Your boatyard or local chandlery should be able to advise you on which product to choose for your boat. Make sure the antifouling stripper you choose will not harm gelcoat if your boat has a GRP hull.

Most antifouling strippers can be applied with an old brush, using a stippling action to help the stripper work through the old layers. It is a good idea to then cover the treated area with clingfilm to prevent the stripper from drying out as it slowly softens the old paint. Some chemical strippers are faster acting than others so it pays to check before you buy.

After the stripper has done its job, the old antifouling can be removed with a wooden or plastic scraper while the old paint is still soft.

You will then need to wet sand. If the primer is still intact then rinse the hull with fresh water, leave it to dry and it will be ready for painting.

Option 3: Blasting

There are a number of methods used for blasting a boat’s hull to remove antifouling. These include using either dry ice, sand or soda. They do require costly equipment and usually a team of two or more people to do the work, which will include tenting off the boat to protect everything else in the immediate vicinity.

A compressor is needed, so for DIY purposes this method of paint removal is really a non-starter unless you can hire suitable equipment and have some assistance to do the work, as well as the permission from your boatyard to use a blaster.

It will pay to ask around for the most cost effective method for your hull. Soda blasting is definitely worth investigating. It is a ‘non-abrasive’ blasting which uses a type of sodium bicarbonate (baking soda). It does no damage to sub-surfaces, so soft materials like aluminium and timber can be blasted without damage. Soda crystals exit a jet nozzle at high speed and as each crystal explodes on impact, the sudden release of energy blasts away the coating on whatever is being blasted.

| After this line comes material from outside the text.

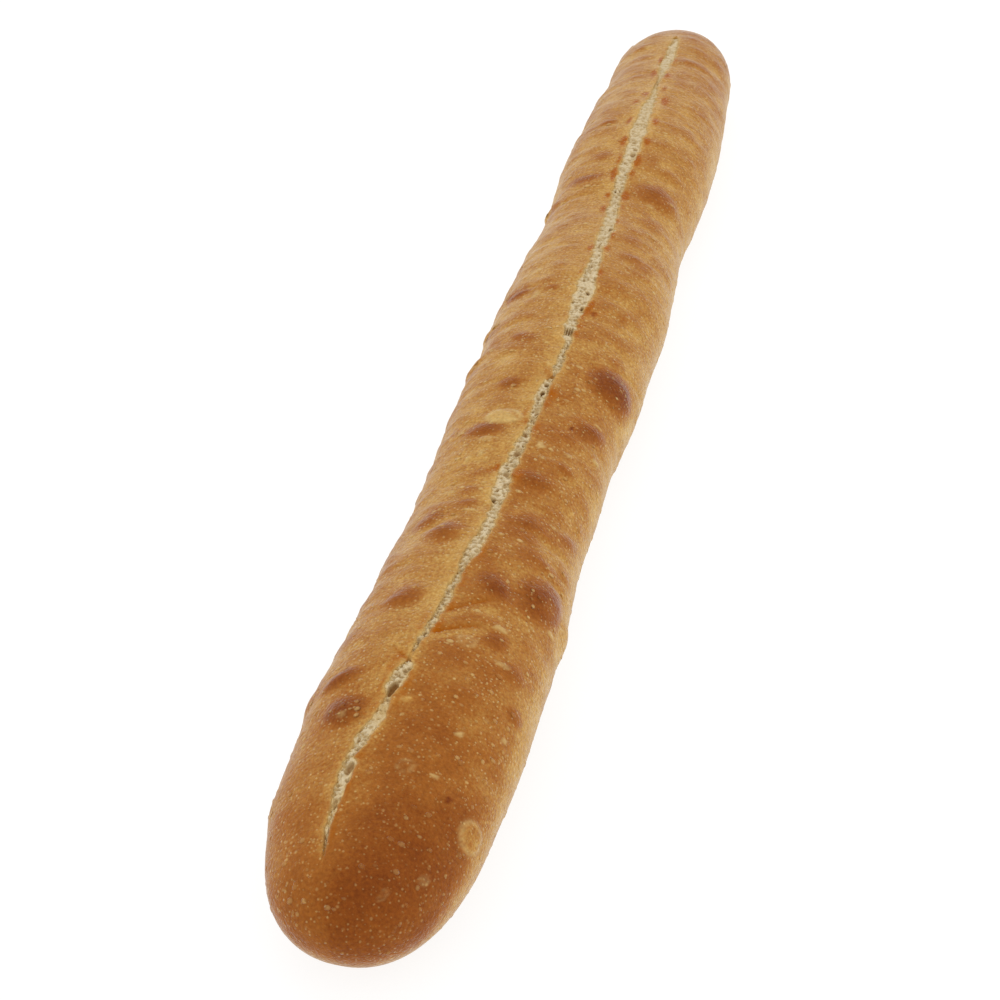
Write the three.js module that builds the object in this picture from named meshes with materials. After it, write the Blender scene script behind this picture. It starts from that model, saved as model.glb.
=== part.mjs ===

Soda is harmless to the environment and washes away with water. However, soda blasting is normally done by tenting the blasting area using plastic sheeting to form a tent and more sheeting on the ground to catch the old antifouling and residue.

Cleaning & polishing gelcoat topsides

The gelcoat topsides of a GRP boat can be pampered and restored to their former glory relatively easily when it is ashore. Gelcoat is only a very thin outer layer of the hull, often less than 1mm thick, so you should avoid cleaning it with highly abrasive cleaners, or an-ything that could potentially damage its surface.